Blog

AI Monitoring and LLMOps with PagerDuty

by Mitra Goswami February 5, 2025 | 5 min read

This post was authored by Mitra Goswami, Ralph Bird, Everaldo Aguiar, and Scott Sieper.

Over the past two years, generative AI (GenAI) has come a long way, from the early excitement of ChatGPT to early explorations and more and more companies deploying GenAI-powered features into production. As the field continues to evolve, with breakthroughs announced almost daily, we at PagerDuty have been on-call thinking about all aspects of this transformation and how to safely leverage GenAI to further improve our product and better support you with yours. 

The PagerDuty Operations Cloud sets itself apart in how it uses AI/ML to help teams eliminate alert noise, improve triage, manage and learn from incidents, automate tasks, and streamline communications. Central to that, we’ve recently announced PagerDuty Advance, which adds a layer of GenAI capabilities to our features and provides tangible improvements to the incident management lifecycle.

Thousands of users rely on us to ensure they can maintain high levels of trust in their products, and just as a server crash can erode that trust, so can a “model hallucination.” While monitoring traditional infrastructure is something we were very familiar with, monitoring AI models (particularly LLMs) is a new challenge. In light of that, we want to share a few notes on the lessons we’ve learned so far and how we are looking at the AI monitoring space moving forward.

LLMOps has several differences from other Ops roles, with companies, from startups to the traditional big players, providing different tools to help with the process.  Whether that is by providing guardrails to block inappropriate content in real-time or monitoring that identifies performance issues, these tools combine to provide a toolkit to help engineers operate GenAI in production. But unlike traditional Ops, where a system is either “on” or “off,” what should you be doing with an LLM output that is inherently non-deterministic and has an output that depends so much on the user’s inputs?

This non-determinism and input sensitivity make monitoring harder. Is the signal that you are seeing a true issue, a difference in user behavior, or a random fluctuation in the LLM’s output? How do you know whether to wake your engineers up or let them rest? Take these two examples:

Security watch: Real-time jailbreak monitoring and alerting
You have a monitor on your guardrails blocking jailbreaks. It was just triggered. Is this someone trying to break your system and leak your IP? Before you declare a security incident, you need to determine whether this is just a spike in the normal rate of false positives or a deliberate attack. Automation triggered by the event sent into PagerDuty can help here. By running a simple script, you can tell whether this is due to a single customer (a likely attack – let’s wake people up) or lots of customers (more likely noise – let them sleep). This automatic triaging allows us to set a low threshold on the monitor to catch all attacks whilst letting our engineers sleep through the false alarms.

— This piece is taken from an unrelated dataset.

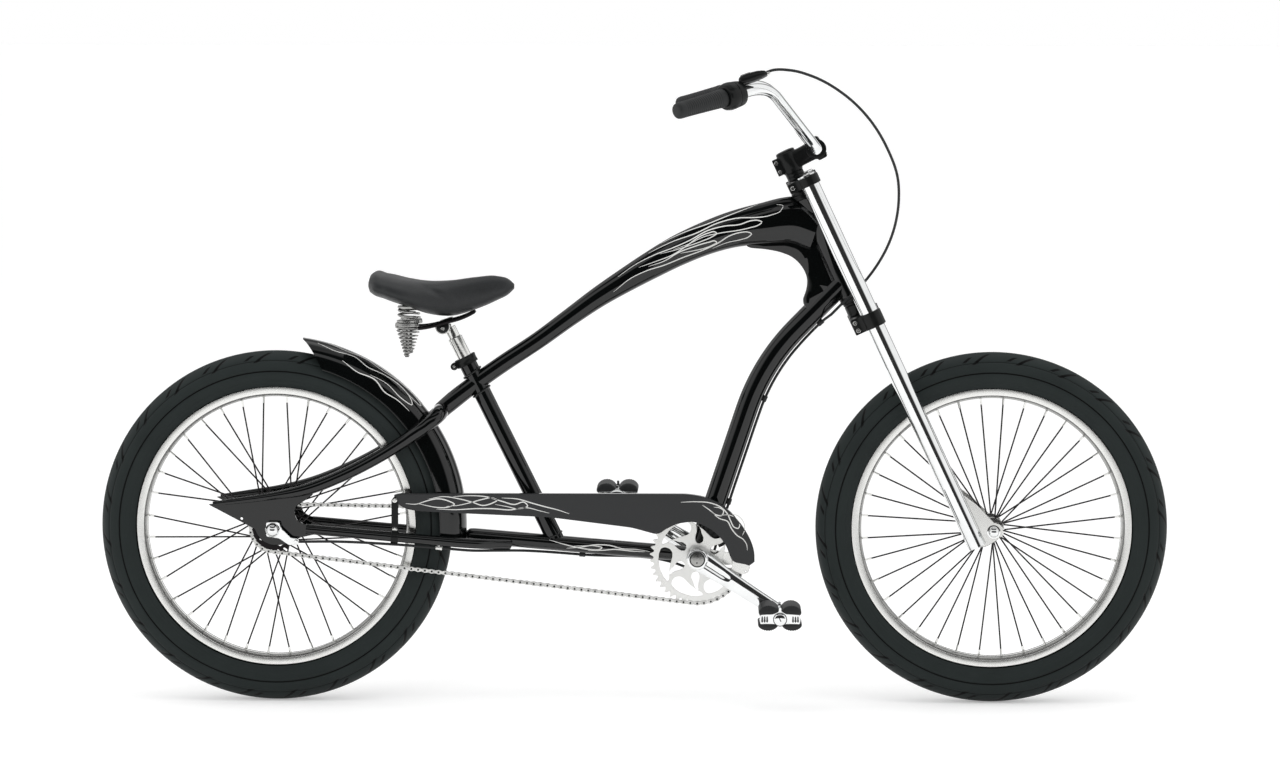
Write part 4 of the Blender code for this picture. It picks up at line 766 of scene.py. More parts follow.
def make_tubes():
    """Head tube, headset, down tube, lower tube, seat tube and bracket shell, with their weld beads."""
    set_down("head_tube_skin", Solid().lathe(HEAD_TUBE, STEERER, UP, 64), PAINT, "head_tube")
    for level, profile in HEADSET.items():
        solid = Solid().lathe(profile, STEERER, UP, 64)
        set_down(f"headset_{level}_cup", solid, SATIN, f"headset_{level}")
    set_down("down_tube_skin", Solid().tube(at(*DOWN_TUBE.T), 20.5, 56), PAINT, "down_tube")
    path = at(*(LOWER_START + LOWER_RUN * np.array([0, .004, .012, .03, .06, .5, .94, 1])[:, None]).T)
    share = np.array([.55, .82, .95, 1, 1, 1, 1, 1])
    solid = Solid().grid(swept(path, oval(LOWER_HIGH * share, LOWER_WIDE * share, LOWER_POWER, 64)))
    set_down("lower_tube_skin", solid, PAINT, "lower_tube", sharp=60)
    solid = Solid().tube(np.linspace(SEAT_FOOT, SEAT_TOP, 8), 16.5, 48)
    solid.bead(SEAT_FOOT + SEAT_RUN * 15.5, SEAT_RUN, 16.5, 1.9, 40, .15)
    for down in (33.0, 72.0):
        solid.bead(SEAT_TOP - SEAT_RUN * down, (-.588, 0, .809), 17.8, 2.2, 40, .1)
    set_down("seat_tube_skin", solid, PAINT, "seat_tube")
    set_down("bracket_shell_skin", Solid().lathe(SHELL, BRACKET, ACROSS, 64), PAINT, "bracket_shell")


def make_stays():
    """Both seat stays with their tail plates, both chain stays, and the tail plates' small holes."""
    tail = outline(4, 5, -121, 45.5, -36, .5, -30, -12.5, -20, -23.5, -6, -30, 10, -30, 25, -27, 50, -15.5,
                   78, -9.5, 78, 6.5, 56, 9, 43, 16.5, 38, 29.5, 42, 42.5, 60, 54.5, 74, 64.5, 60, 73.5,
                   0, 59.5, -60, 50.5)
    for side, word in SIDES:
        line = smooth_line(SEAT_STAY * (1, 1, side, 1), 120)
        solid = Solid().tube(at(*line[:, :3].T), line[:, 3], 40, (.05, .03, 1.0))
        solid.plate([tail, hole(2.6, 24, -59, 19)], *sorted((side * 62.5, side * 68.5)), .9)
        set_down(f"seat_stay_{word}", solid, PAINT, f"seatstay_{word}", sharp=40)
        path = evened(eased(CHAIN_STAY * (1, 1, side), 50, 14), 60)
        set_down(f"chain_stay_{word}", Solid().tube(at(*path.T), 9.2, 36), PAINT, f"chainstay_{word}")


class BIKE_OT_tubes(bpy.types.Operator):
    """Build the frame's round tubes and stays"""

    bl_idname = "bike.tubes"
    bl_label = "Tubes and stays"

    def execute(self, context):
        make_tubes()
        make_stays()
        return {"FINISHED"}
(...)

Quality watch: Smart monitoring and real-time alerts
Many companies use a third-party vendor for their LLM models. This reliance adds a potential failure mode where changes to the model can change the output quality. But how do you know when this has happened? Step one is to monitor key parameters (we favor using quick/cheap metrics here, like output length or answer relevance scored using a small model); this lets you see that something could have changed, but is that with the model? Or users interacting with the product differently? Or is it just a random variation from a non-deterministic LLM?  The best way to tell is to run a test set of data with known answers and verify whether there has been a change (e.g., through LLM as a judge). Again, we can use automation to trigger this test so that the alerted engineer has the information they need when they start investigating the event.

Automation and workflows
PagerDuty allows teams to build response playbooks that outline steps for troubleshooting and resolving common LLM issues. These playbooks can be automatically triggered in response to specific incidents, helping to standardize and speed up responses across the team. With the rise of agentic AI, these response plays will become intelligent. Rather than following a pre-scripted workflow, they will diagnose the issue, undertake low-risk remediation (such as triggering a retraining job), and only alert an engineer if they need authorization to undertake higher-risk actions (like blocking a user’s access).

Integrations
PagerDuty has integrations with the LLM Ops Monitoring vendor Arize.  

The Arize and PagerDuty integration monitors your production models and sends alerts to PagerDuty when your models deviate from a certain threshold. Arize and PagerDuty help keep your teams in the loop, send more comprehensive metadata through alerts, and debug your models faster than ever before. Arize assists with ML Performance tracing, Unstructured data monitoring, and automated model monitoring. 

Conclusion
As the use of AI, and GenAI in particular, grows, companies will encounter an increasing number of challenges to running their systems reliably and securely. Monitoring is an important first step in this process, but without proper handling of the resultant alerts, how can you maximize their value to your business whilst minimizing the disruption to your team? This is where PagerDuty, particularly its automation capabilities, can help. By minimizing the noise and providing engineers with the required information, incidents can be reduced, performance can be increased, and you can ensure that you provide the service your customers rely upon.